All these affairs, especially the manner in which the town is to be built, are worked out in considerable detail; thus the size and character of the houses are set forth on the plan, and it is provided that each workingman is to occupy at least one entire and separate room for himself; whilst each married couple without children gets two rooms, and each family in which there are children is to occupy at least three rooms for domestic purposes. I have set down all these details baldly because the plan itself is a bald one; and no amount of fine writing will embellish it. Buckingham’s society is not based upon a thoroughgoing criticism of human institutions: the ends for which this society exists are doubtless those which were held good and proper by the Macaulays and the Martineaus. What is interesting in Buckingham’s utopia is the definite plans and specifications, accompanied by drawings; for this is surely one of the first attempts to put a problem in social engineering on a basis from which an engineer or an architect could work.
Buckingham thought that, given a successful model town, the rest of England might in time be colonized by the surplus population, and thus the old centers of black industry would he wiped out. Nor was Buckingham altogether deceived. His utopia was a limited one, but out of his limitations has come success. In 1848 this utopia was a chimera; in 1898, Mr. Ebenezer Howard reconstructed it and set it forth in a persuasive little book called Tomorrow, and as a direct result of the plans advocated by Mr. Howard, a flourishing Garden City called Letchworth has come into existence; which in turn has propagated another garden city, called Wellwyn; and at the same time has, by example, paved the way for numerous other garden cities and garden suburbs in various parts of Europe and in America.
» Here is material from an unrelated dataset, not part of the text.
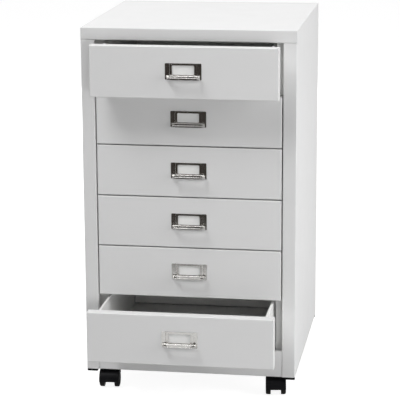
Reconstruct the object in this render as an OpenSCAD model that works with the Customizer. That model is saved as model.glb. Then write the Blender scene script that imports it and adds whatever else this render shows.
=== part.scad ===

With this mid-Victorian theorist, we pass over from a pre-scientific method of thinking to one which sacrifices the artistic imagination to a realistic grasp of the facts; and in this passage something is gained and something is lost. Buckingham gains by confining his proposals to what is immediately practicable. He loses by not having the imaginative energy to criticize the ways, means, and ends that are sanctioned by current practice. If utopia begins with Plato’s glorious dream of an organic community, the image of the just man made perfect, it cannot end with Buckingham’s invention of a shell. Nevertheless, through the nineteenth century the superficial utopians, the shell-builders, are dominant; and we must continue to examine them.